Les conteneurs défilent. Tout va à la déchetterie. Souvenirs, objets de famille, miroirs brisés et fauteuils usés. Un grand déplacement de souvenirs trempés vers la poubelle. Ce qui reste, ce sont des murs douloureux et du plâtre craquelé.
« Pour l’instant, il y a du travail, il y a de l’émotion, de la tristesse, de la colère, des murs à sécher et le nettoyage des affaires trempées. Quand tout cela sera terminé, c’est là que la vraie tragédie commencera. »
« Que va-t-il se passer ? »
« L’alcool, l’ivresse. Une nouvelle inondation. Des chagrins qui nous noient. »

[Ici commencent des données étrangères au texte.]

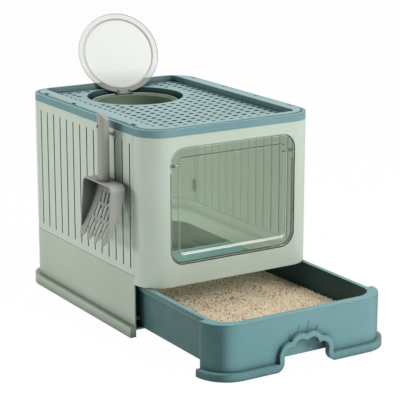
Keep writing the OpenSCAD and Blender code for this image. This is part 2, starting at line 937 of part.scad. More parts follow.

« L’usine à papier est inondée. Elle est fermée. Le temps qu’ils construisent de nouvelles machines et relancent la production, nous mourrons de faim ici. La moitié du village y travaillait. »
« Peut-être qu’ils la reconstruiront plus vite. »
« Bientôt, les gens importants troqueront leurs chemises militaires contre des costumes. Et ce sera le signe que nous sommes livrés à nous-mêmes. Revenez dans deux ou trois mois. Dites à ceux qui sont dans la camionnette blanche que pour l’instant nous avons tout. Mais qu’ils reviennent plus tard. Peut-être que nous mourrons de faim. Peut-être seulement alors nous apprécierons que quelqu’un se souvienne de nous.»